The separation between polymer and volatile component species in the degassing or devolatilisation process is based on the difference of volatility between those species. The driving force for the devolatilisation is the lower chemical potential in the gas phase than in the polymer. This difference of chemical potential causes the formation of a concentration gradient at the polymer interface resulting in a diffusion flux from the polymer to the gas phase.
The chemical potential of a species in a medium is a function of its concentration in the particular phase and on the temperature. The driving force of the mass transfer can be enhanced by simultaneously increasing the temperature of the polymer and reducing the partial pressure of the species to devolatilise it to the gaseous phase. Those actions are however limited by various factors like the polymer stability and the vacuum system capacity.
The chemical potential allows a determination of the theoretical equilibrium distribution of a solute in a multiphase system, but it does not give any kinetic information on the mass transfer process. In fact, the transfer of a solute between two phases is never instantaneous. The time required to reach the equilibrium state can be significant especially in the case of very viscous liquids such as polymer melts or solutions and/or a small difference of chemical potential between the phases, for example due to a low volatility or a low concentration in the viscous liquid or polymer of the species to devolatilise.
It is often desirable to increase the mass transfer kinetics in order to limit the size of the devolatilisation equipment or the residence time of the polymer under the harsh devolatilisation conditions, which often cause polymer degradation.

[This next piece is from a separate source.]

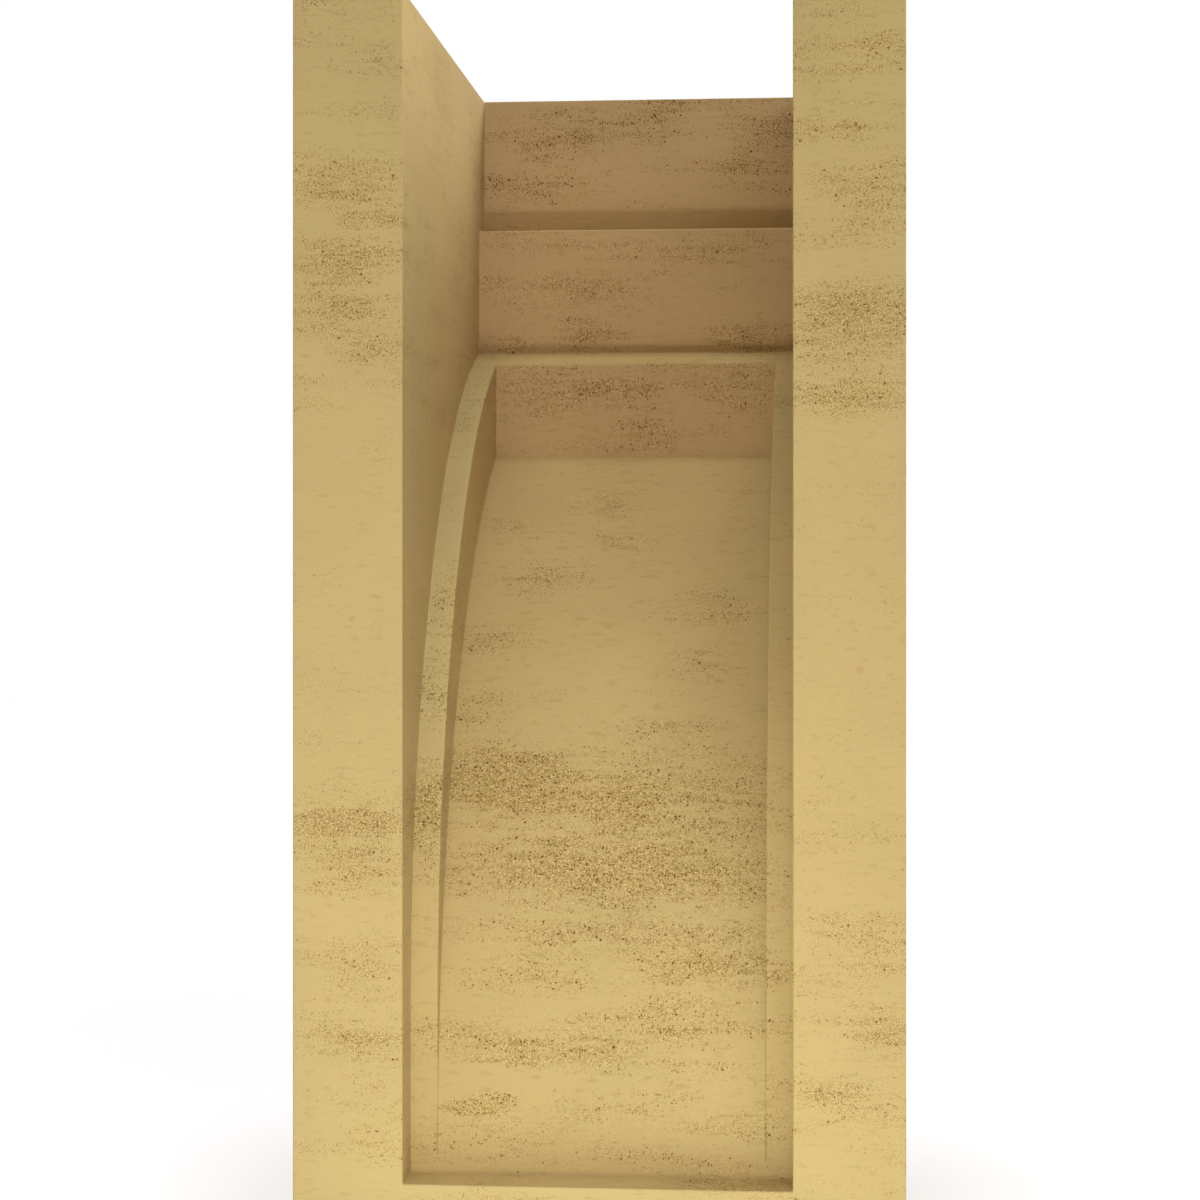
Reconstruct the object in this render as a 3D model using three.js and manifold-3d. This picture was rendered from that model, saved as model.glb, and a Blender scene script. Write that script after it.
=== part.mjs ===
// A hollow cast-stone corbel: a one-piece bracket with a stepped fascia, a cove
// below it and a raised panel down its front. The hollow inside follows the
// outer form one wall in, and is open at the back and at the top.
//
// Millimetres, +Z up, +X to the right as seen from the front. The wall face lies
// on Y = 0 and the front looks along -Y. The origin is on the wall face, in the
// middle of the web that closes the hollow at the bottom.

import * as THREE from 'three';
import { mergeVertices } from 'three/addons/utils/BufferGeometryUtils.js';
import Module from 'manifold-3d';

// Overall size
const WIDTH = 139.7;
const HEIGHT = 298.45;

// Thickness of the casting: side walls, front wall and bottom web
const WALL = 25.4;

// How far each front face stands out from the wall
const FASCIA_PROJECTION = 177.8;
const NECK_PROJECTION = 165.1;
const PANEL_PROJECTION = 152.4;
const FOOT_PROJECTION = 38.1;

// Heights of the upright faces, from the top down
const FASCIA_HEIGHT = 63.5;
const NECK_HEIGHT = 30.1;
const FOOT_HEIGHT = 62.5;

// The raised panel: its upright head below the neck, its upright foot, and the
// border of plain cove left beside it
const PANEL_HEAD_HEIGHT = 26.1;
const PANEL_FOOT_HEIGHT = 28.1;
const PANEL_REVEAL = 6.35;

// Facets along each cove
const COVE_SEGMENTS = 28;

// How far a cutting shape runs past the open faces of the hollow
const CUT_OVERRUN = 10;

const STONE_COLOUR = 0xd3b878;
const STONE_ROUGHNESS = 0.9;

const wasm = await Module();
wasm.setup();

// The heights below are measured up from the underside of the corbel.
const fasciaUnderside = HEIGHT - FASCIA_HEIGHT;
const neckUnderside = fasciaUnderside - NECK_HEIGHT;
const panelHeadUnderside = neckUnderside - PANEL_HEAD_HEIGHT;

// A cove that leaves the foot's face upright, where the foot ends, and meets the
// edge above it. Two points and that tangent fix the circle.
function coveBetween(footProjection, footTop, edgeProjection, edgeHeight) {
  const run = edgeProjection - footProjection;
  const rise = edgeHeight - footTop;
  const radius = (run * run + rise * rise) / (2 * run);
  return { projection: footProjection + radius, height: footTop, radius };
}

const mainCove = coveBetween(FOOT_PROJECTION, FOOT_HEIGHT, NECK_PROJECTION, neckUnderside);
const panelCove = coveBetween(
  FOOT_PROJECTION, PANEL_FOOT_HEIGHT, PANEL_PROJECTION, panelHeadUnderside
);

// Adds the curve of a cove to an outline, from the upright face above it down to
// the foot. The inset moves it into the casting on the same centre.
function addCove(outline, cove, edgeProjection, inset) {
  const radius = cove.radius + inset;
  const across = cove.projection - (edgeProjection - inset);
  const startAngle = Math.PI - Math.acos(across / radius);
  outline.absarc(cove.projection, cove.height, radius, startAngle, Math.PI, false);
}

// Side outline of the fascia, neck, cove and foot. An inset of 0 gives the
// outside, and an inset of one wall gives the hollow, which runs past the two
// open faces.
function bodyOutline(inset) {
  const overrun = inset > 0 ? CUT_OVERRUN : 0;
  const outline = new THREE.Shape();
  outline.moveTo(-overrun, inset);
  outline.lineTo(-overrun, HEIGHT + overrun);
  outline.lineTo(FASCIA_PROJECTION - inset, HEIGHT + overrun);
  outline.lineTo(FASCIA_PROJECTION - inset, fasciaUnderside + inset);
  outline.lineTo(NECK_PROJECTION - inset, fasciaUnderside + inset);
  addCove(outline, mainCove, NECK_PROJECTION, inset);
  outline.lineTo(FOOT_PROJECTION - inset, inset);
  return outline;
}

// Side outline of the raised panel. Its top is buried in the neck.
function panelOutline(inset) {
  const overrun = inset > 0 ? CUT_OVERRUN : 0;
  const outline = new THREE.Shape();
  outline.moveTo(-overrun, inset);
  outline.lineTo(-overrun, fasciaUnderside + inset);
  outline.lineTo(PANEL_PROJECTION - inset, fasciaUnderside + inset);
  addCove(outline, panelCove, PANEL_PROJECTION, inset);
  outline.lineTo(FOOT_PROJECTION - inset, inset);
  return outline;
}

// Turns a side outline, drawn as projection against height, into a solid of the
// given width that is centred across the corbel.
function slab(outline, width) {
  const geometry = new THREE.ExtrudeGeometry(outline, {
    depth: width,
    steps: 1,
    curveSegments: COVE_SEGMENTS,
    bevelEnabled: false,
  });
  geometry.translate(0, 0, -width / 2);
  const out = new THREE.Vector3(0, -1, 0);
  const up = new THREE.Vector3(0, 0, 1);
  const across = new THREE.Vector3(-1, 0, 0);
  geometry.applyMatrix4(new THREE.Matrix4().makeBasis(out, up, across));
  return solidOf(geometry);
}

// A geometry as a solid that can be joined and cut
function solidOf(geometry) {
  const bare = geometry.clone();
  bare.deleteAttribute('normal');
  bare.deleteAttribute('uv');
  const merged = mergeVertices(bare);
  return new wasm.Manifold(new wasm.Mesh({
    numProp: 3,
    vertProperties: Float32Array.from(merged.attributes.position.array),
    triVerts: Uint32Array.from(merged.index.array),
  }));
}

// A solid as a flat-shaded geometry
function geometryOf(solid) {
  const { vertProperties, triVerts } = solid.getMesh();
  const indexed = new THREE.BufferGeometry();
  indexed.setAttribute('position', new THREE.BufferAttribute(vertProperties, 3));
  indexed.setIndex(new THREE.BufferAttribute(triVerts, 1));
  const faceted = indexed.toNonIndexed();
  faceted.computeVertexNormals();
  return faceted;
}

// The casting: the outer form less the hollow
function castBody() {
  const panelWidth = WIDTH - 2 * PANEL_REVEAL;
  const outside = slab(bodyOutline(0), WIDTH).add(slab(panelOutline(0), panelWidth));
  const hollow = slab(bodyOutline(WALL), WIDTH - 2 * WALL)
    .add(slab(panelOutline(WALL), panelWidth - 2 * WALL));
  return geometryOf(outside.subtract(hollow));
}

function makeCorbel() {
  const stone = new THREE.MeshStandardMaterial({
    color: STONE_COLOUR,
    roughness: STONE_ROUGHNESS,
    metalness: 0,
  });
  const corbel = new THREE.Mesh(castBody(), stone);
  corbel.name = 'corbel';
  corbel.position.z = -WALL / 2;
  return corbel;
}

const model = new THREE.Group();
model.add(makeCorbel());

export default model;
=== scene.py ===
import math

import bmesh
import bpy
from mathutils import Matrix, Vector


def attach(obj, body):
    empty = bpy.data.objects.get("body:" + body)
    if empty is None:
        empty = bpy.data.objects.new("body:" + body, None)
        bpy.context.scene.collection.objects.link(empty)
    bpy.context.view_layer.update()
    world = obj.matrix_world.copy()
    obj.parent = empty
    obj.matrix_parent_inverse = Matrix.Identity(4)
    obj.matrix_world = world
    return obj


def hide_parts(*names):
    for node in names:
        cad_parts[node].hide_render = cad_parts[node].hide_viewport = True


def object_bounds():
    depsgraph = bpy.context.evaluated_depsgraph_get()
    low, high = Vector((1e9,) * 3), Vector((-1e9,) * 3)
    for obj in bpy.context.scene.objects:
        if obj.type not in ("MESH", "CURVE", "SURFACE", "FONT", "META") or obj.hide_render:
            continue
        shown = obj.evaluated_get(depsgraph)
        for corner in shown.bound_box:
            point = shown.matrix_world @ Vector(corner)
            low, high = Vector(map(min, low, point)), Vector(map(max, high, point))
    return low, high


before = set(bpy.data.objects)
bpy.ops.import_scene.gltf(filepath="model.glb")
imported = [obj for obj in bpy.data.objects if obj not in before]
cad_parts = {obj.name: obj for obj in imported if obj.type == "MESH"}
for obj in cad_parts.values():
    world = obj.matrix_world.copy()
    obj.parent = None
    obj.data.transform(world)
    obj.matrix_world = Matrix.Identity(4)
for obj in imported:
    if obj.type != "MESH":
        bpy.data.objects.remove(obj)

cad_low, cad_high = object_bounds()


# The casting: the whole corbel, one hollow piece of cast stone with a stepped fascia, a cove and a
# raised panel. It is poured in a mould and rubbed down, so its faces are flat and every arris is
# only just eased.
CASTING_NODE = "corbel"
ARRIS_RADIUS = 0.0004
ARRIS_SEGMENTS = 2

# Faces that lie within the first angle are one flat face. An edge sharper than the second is an arris,
# and one blunter than the third belongs to a smooth curve.
FLAT_WITHIN = math.radians(0.2)
ARRIS_FROM = math.radians(20)
SMOOTH_BELOW = math.radians(8)

# Points of the solid closer than this are one point.
SAME_POINT = 1e-6

# An arris is eased in full where the edges that it meets are at least this many radii long.
FULL_EASING_FROM = 3


def cleaned_solid(node):
    """The solid's faces, each in one piece, with the cove's facets kept."""
    work = bmesh.new()
    work.from_mesh(node.data)
    bmesh.ops.remove_doubles(work, verts=work.verts, dist=SAME_POINT)
    bmesh.ops.dissolve_limit(work, angle_limit=FLAT_WITHIN, verts=work.verts, edges=work.edges)
    return work


def weigh_arrises(work):
    """Gives each arris its share of the easing. A step that runs out to nothing has less."""
    share = work.edges.layers.float.new("bevel_weight_edge")
    for edge in work.edges:
        if len(edge.link_faces) == 2 and edge.calc_face_angle() > ARRIS_FROM:
            beside = [
                other.calc_length()
                for vertex in edge.verts
                for other in vertex.link_edges
                if other is not edge
            ]
            edge[share] = min(1.0, min(beside) / (FULL_EASING_FROM * ARRIS_RADIUS))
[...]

Devolatilisation (degassing) typically occurs in two steps. Initially, at high solute concentration, solute bubbles are nucleated, grow in the polymer melt and reach the melt/gas interface where they rupture and solute is released into the gas phase. This initial step known as foam degassing is relatively fast. However, below a certain concentration threshold of solute in the polymer melt, foaming does not take place any more. A stripping agent, which is typically a volatile compound not reacting with the polymer and easy to separate can be admixed to the polymer before the devolatilisation step in order to force foaming and therefore enhance the degassing efficiency. This technique is however not always applicable due to various reasons such as a chemical incompatibility of the stripping agent with the polymer (e.g. causing degradation of the polymer) or an insufficient capacity of the devolatilisation overhead system.
Various types of devolatilizer apparatuses are known. The way the mass transfer between the polymer and gas phases can be enhanced depends on the type of degassing equipment used. Available equipments can be classified into two main families which are the dynamic and the static technologies, each one having its intrinsic drawbacks and advantages. This classification refers to the way the mass transfer is being enhanced.

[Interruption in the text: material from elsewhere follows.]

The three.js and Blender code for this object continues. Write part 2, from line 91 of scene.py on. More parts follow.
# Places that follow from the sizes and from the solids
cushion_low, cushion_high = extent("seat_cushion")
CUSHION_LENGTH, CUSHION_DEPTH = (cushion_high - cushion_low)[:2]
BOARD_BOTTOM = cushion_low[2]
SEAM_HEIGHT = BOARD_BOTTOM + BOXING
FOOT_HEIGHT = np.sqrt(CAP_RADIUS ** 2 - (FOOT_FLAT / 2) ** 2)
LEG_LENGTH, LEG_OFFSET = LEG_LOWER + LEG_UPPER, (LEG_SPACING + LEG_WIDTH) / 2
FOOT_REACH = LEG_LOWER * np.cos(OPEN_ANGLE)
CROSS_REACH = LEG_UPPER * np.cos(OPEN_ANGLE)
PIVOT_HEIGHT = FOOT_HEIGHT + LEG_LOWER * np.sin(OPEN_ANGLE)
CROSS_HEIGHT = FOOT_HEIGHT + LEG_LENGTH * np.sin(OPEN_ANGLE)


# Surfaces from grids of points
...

In “dynamic” equipment the mass transfer is enhanced by the means of moving parts like screws, blades or arms in order to ensure a high rate of surface renewal (higher interfacial concentration gradient) and specific surface creation (more surface through which diffusion can take place). In one case, such apparatuses may have rotating parts, such as in the case of extruders or kneaders, for providing surface renewal, evaporative cooling and efficient mixing to allow an optimal heat and mass transfer. Such a devolatilising extruder is disclosed, for example, in US 2010/0296360 A1. The commercially available dynamic devolatilising or degassing equipment allows a devolatilisation of highly viscous liquids such as polymers, but they have significant drawbacks. Among those, one can note their very high price, complex mechanical construction with tight tolerances, high energy consumption, higher leak rates (thus requiring over-dimensioned vacuum systems), and need for regular maintenance.

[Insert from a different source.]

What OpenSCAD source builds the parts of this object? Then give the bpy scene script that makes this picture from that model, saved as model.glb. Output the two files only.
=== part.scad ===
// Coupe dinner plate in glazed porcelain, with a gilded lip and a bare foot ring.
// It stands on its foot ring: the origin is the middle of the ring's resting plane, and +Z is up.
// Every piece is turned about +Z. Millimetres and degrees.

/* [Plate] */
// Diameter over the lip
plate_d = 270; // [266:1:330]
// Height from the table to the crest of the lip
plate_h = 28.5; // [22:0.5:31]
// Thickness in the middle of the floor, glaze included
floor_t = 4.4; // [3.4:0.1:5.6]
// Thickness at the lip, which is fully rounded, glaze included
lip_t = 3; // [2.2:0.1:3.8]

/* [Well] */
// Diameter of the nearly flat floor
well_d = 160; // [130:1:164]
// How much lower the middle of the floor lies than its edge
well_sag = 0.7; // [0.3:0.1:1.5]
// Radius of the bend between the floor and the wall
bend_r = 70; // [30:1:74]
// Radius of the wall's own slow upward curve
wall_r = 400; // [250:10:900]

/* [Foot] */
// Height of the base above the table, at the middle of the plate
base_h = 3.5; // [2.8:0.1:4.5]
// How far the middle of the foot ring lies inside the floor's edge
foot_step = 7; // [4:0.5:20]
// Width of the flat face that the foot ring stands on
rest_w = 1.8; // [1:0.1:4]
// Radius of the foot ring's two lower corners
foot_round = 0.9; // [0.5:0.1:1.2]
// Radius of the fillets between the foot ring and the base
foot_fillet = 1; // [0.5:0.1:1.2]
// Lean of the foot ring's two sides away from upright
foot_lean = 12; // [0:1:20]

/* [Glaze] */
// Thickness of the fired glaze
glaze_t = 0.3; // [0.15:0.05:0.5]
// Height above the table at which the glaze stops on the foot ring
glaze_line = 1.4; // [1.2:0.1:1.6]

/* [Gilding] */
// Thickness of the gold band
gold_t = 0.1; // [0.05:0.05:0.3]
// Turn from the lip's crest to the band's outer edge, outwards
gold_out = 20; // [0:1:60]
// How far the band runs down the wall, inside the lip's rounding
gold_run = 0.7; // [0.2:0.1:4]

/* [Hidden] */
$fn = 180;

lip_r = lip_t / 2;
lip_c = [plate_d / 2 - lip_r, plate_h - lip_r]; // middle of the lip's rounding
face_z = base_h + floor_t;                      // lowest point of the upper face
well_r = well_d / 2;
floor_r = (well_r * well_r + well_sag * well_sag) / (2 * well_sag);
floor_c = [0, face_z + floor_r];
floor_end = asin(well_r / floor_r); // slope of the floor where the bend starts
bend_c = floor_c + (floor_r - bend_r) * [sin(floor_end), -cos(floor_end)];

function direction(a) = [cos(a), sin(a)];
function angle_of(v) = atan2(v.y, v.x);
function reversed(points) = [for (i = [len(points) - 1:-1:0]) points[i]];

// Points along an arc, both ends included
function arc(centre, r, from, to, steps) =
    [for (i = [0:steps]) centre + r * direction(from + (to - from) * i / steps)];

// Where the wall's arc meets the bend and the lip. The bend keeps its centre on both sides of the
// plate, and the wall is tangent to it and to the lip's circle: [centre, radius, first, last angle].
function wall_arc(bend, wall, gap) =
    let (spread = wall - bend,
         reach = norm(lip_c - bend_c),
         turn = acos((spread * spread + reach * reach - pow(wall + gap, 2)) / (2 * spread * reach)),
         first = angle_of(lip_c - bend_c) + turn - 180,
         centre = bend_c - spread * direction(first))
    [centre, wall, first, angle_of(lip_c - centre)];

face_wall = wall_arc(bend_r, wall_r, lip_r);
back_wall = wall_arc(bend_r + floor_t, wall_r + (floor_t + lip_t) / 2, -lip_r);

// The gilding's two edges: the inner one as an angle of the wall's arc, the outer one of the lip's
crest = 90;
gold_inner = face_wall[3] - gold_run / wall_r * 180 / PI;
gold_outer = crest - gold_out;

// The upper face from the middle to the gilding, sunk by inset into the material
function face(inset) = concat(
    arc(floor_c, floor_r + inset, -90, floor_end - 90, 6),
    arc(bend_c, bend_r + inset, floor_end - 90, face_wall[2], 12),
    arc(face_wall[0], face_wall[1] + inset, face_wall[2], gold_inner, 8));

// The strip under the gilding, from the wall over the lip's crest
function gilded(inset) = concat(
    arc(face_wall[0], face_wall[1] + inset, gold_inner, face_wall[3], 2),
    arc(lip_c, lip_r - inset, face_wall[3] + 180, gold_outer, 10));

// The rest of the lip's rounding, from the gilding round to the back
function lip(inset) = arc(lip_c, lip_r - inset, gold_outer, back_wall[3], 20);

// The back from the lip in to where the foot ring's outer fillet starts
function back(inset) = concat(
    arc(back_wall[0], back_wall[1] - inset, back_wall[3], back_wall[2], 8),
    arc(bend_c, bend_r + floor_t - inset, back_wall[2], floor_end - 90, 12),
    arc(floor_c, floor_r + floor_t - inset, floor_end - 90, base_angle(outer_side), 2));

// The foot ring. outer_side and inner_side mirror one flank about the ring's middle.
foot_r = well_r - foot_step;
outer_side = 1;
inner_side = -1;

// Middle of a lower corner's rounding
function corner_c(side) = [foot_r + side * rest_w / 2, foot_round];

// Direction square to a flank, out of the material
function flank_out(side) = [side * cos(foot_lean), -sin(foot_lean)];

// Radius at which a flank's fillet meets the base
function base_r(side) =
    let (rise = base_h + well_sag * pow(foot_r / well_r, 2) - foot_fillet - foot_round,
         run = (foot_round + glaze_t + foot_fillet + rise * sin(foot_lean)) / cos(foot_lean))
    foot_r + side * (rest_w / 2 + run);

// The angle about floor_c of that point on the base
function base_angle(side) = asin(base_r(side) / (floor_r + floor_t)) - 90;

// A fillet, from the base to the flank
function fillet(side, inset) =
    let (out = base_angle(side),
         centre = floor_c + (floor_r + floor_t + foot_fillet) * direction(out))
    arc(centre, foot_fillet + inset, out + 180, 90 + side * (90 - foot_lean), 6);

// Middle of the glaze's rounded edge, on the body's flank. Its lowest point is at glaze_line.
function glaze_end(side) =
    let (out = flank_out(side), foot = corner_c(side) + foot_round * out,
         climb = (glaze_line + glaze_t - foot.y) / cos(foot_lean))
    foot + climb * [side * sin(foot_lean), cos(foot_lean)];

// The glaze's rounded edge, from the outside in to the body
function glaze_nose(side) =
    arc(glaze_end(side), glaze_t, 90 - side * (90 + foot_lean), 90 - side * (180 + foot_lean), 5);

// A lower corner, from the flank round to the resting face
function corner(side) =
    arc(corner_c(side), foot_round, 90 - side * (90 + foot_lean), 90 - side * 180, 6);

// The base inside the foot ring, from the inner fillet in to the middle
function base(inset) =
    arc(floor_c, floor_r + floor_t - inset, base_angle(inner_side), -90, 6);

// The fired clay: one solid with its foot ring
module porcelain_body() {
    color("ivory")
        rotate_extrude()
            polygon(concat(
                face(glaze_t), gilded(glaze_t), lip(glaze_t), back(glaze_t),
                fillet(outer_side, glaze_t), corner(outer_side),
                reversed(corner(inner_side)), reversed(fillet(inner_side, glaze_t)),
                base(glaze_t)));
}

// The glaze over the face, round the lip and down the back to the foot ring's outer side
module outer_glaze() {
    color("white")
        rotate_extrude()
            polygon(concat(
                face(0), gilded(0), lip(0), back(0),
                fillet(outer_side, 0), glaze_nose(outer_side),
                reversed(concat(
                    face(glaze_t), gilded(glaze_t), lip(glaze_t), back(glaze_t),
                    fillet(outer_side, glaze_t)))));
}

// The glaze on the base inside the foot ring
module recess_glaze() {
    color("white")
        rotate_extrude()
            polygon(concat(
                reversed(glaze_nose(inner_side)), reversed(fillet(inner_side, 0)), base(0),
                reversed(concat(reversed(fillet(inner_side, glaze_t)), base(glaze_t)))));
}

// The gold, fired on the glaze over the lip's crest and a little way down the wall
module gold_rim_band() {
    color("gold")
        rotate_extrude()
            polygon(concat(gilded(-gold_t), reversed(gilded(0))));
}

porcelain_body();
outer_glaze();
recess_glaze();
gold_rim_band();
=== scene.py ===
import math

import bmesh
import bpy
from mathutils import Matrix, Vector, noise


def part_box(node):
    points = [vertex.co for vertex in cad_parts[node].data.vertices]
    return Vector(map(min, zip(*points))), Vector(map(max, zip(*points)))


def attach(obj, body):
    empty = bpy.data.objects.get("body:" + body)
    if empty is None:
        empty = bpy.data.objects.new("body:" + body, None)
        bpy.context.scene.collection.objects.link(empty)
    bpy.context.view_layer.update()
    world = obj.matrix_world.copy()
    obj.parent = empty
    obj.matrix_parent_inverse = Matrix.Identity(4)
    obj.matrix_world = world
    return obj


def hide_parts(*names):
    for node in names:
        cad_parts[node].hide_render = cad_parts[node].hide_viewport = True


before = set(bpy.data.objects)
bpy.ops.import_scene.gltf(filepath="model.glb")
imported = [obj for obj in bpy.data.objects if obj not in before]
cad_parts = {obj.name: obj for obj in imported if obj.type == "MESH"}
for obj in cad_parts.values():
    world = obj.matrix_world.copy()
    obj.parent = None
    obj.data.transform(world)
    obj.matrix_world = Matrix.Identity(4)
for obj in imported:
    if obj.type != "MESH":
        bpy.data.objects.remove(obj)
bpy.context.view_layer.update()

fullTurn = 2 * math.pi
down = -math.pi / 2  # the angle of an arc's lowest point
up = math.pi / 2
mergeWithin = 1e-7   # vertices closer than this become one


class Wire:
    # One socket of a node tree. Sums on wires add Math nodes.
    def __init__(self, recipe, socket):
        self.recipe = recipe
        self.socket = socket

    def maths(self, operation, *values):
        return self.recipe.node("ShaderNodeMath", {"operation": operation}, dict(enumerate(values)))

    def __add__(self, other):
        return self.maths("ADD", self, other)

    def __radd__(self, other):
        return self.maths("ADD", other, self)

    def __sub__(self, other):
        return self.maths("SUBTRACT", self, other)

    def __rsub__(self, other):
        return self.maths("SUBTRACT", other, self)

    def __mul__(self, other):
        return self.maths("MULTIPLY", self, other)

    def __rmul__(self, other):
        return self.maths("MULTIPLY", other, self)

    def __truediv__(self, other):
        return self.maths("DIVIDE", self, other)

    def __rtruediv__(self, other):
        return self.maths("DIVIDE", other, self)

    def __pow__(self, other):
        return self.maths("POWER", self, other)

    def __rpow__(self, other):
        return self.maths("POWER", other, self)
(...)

In contrast, static devolatilising equipment cannot provide any significant surface renewal, and instead they function mainly based on the creation of a high specific surface by means of dedicated equipment internals. The geometry of those internals is pivotal as they will define the quality of the devolatilising operation in terms of polymer degradation and separation effect. Advantageously such static devolatilizers generally have only pumps, such as discharge pumps for the devolatilised polymer or pumps for heat transfer media, as their moving parts.
A typical internal of a static devolatiliser is a phase separation chamber, often called a “distributor”, having the shape of a tube with a beveled edge. On this edge is mounted a perforated plate through which the polymer melt or solution is freely flowing. The number and size of the perforated plate openings is designed so that the pressure drop through this plate allows the maintenance of a certain level of filling in the distributor. It should not be empty, in which case the polymer residence time would be too low. It should not be full, in which case the pressure in the distributor would increase, preventing an efficient devolatilising of the polymer.
A state of the art static devolatilisation apparatus is disclosed in US 2007/0137488 A1. The drawback of such known static devolatisation apparatuses is that most of the residence time of the polymer takes place in the distributor where the polymer is present as a “bulk” with a very low specific surface exposed to vacuum or reduced pressure. In practice, the polymer is very often foaming in the distributor, filling it completely and therefore limiting the efficiency of the degassing process. After passing through the perforated plate and thereby being dispersed, the polymer flows then straight into the discharge pump and is directly evacuated. The residence time of the dispersed polymer in the devolatilisation vessel is therefore often very limited, typically in the range of seconds for lower viscosity liquids. As a result, the devolatilisation is often insufficient to provide a high quality product having a low concentration of volatiles.
One may try to obtain a higher quality product having a lower concentration of volatiles by increasing the residence time in the static devolatiliser; however, increasing the residence time at elevated temperatures in order to achieve a low content of volatiles typically results in a degradation of thermally-sensitive viscous liquids such as polymer melts and solutions. This is because in conventional static devolatilisers most of the residence time of the polymer takes place in the distributor where only a very low specific surface of the viscous liquid is exposed to vacuum or reduced pressure, and therefore much of the overall residence time in the static devolatiliser is not very effective.
In conclusion, it would be desirable to have a static devolatilision apparatus which allows for a more efficient specific surface creation and a longer residence time of the dispersed viscous liquid (e.g. polymer melt or solution) in the devolatilisation equipment. Such an apparatus would allow for a more efficient devolatilisation for a given residence time or a lower residence time, meaning less viscous liquid (e.g. polymer) degradation, for a given desired volatile component (e.g. residual monomer) concentration in the product.